Financial-specific data quality checks. Detects issues that generic profilers miss.

Field Type Description
missing_dates list[str] Business days with no data (holidays, gaps)
duplicate_rows int Number of duplicate rows
zero_volume_days int Days with zero trading volume
price_outliers dict[str, int] Per-column count of >4-sigma daily moves
suspected_splits list[str] Dates with >20% overnight price changes
q = report.quality

# Check for data gaps
if q.missing_dates:
    print(f"Warning: {len(q.missing_dates)} missing trading dates")
    print(f"  First 5: {q.missing_dates[:5]}")

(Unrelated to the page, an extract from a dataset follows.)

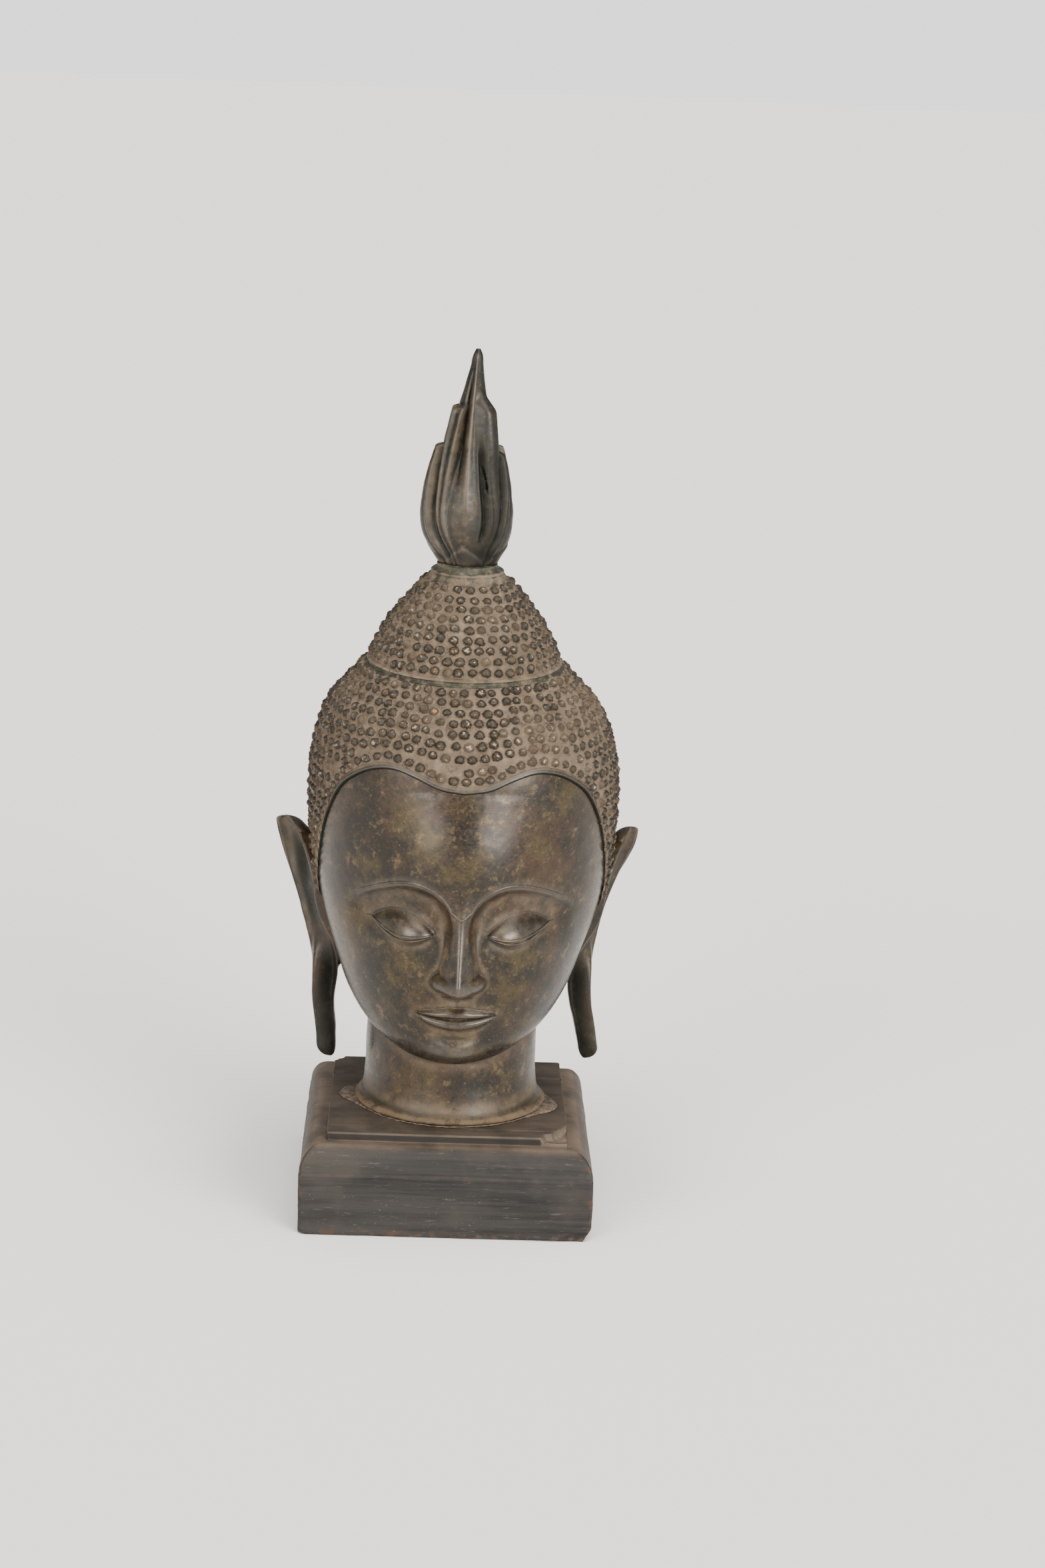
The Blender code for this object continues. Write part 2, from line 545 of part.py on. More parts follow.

# Check for stock splits (unadjusted data)
if q.suspected_splits:
    print(f"Warning: {len(q.suspected_splits)} suspected stock splits")
    print("  Consider using adjusted close prices")

# Outlier check
for col, count in q.price_outliers.items():
    print(f"  {col}: {count} outliers (>4 sigma)")

DistributionReport

Return distribution characteristics. Financial returns are famously non-normal -- this tells you how non-normal.

Field Type Description
returns_skewness float Skewness of daily returns (negative = left tail heavier)
returns_kurtosis float Excess kurtosis (>0 = fat tails, typical for equities)
jarque_bera_stat float Jarque-Bera test statistic
jarque_bera_pvalue float JB p-value (<0.05 = reject normality)
is_normal bool True if p-value > 0.05
tail_ratio float Right tail / left tail ratio (>1 = positive skew)
d = report.distribution

if not d.is_normal:
    print("Returns are non-normal (typical for financial data)")
    print(f"  Kurtosis: {d.returns_kurtosis:.2f} (0 = normal, >0 = fat tails)")
    print(f"  Skewness: {d.returns_skewness:.2f}")

Jarque-Bera test

The JB test checks whether returns follow a normal distribution by examining skewness and kurtosis. Formula: JB = n/6 * (S^2 + K^2/4). For financial returns, normality is almost always rejected -- this is expected and important to know when choosing models.


Multi-Symbol Profiling

The profiler works with multi-symbol DataFrames:

df = fs.load(["AAPL", "GOOGL", "MSFT"], start="2024-01-01")
report = fs.profiler.profile(df)

print(report.symbols)  # ['AAPL', 'GOOGL', 'MSFT']
print(fs.profiler.profile_summary(df))

Column statistics are computed across the entire DataFrame. Date gap detection runs per-symbol to avoid false positives from different trading calendars.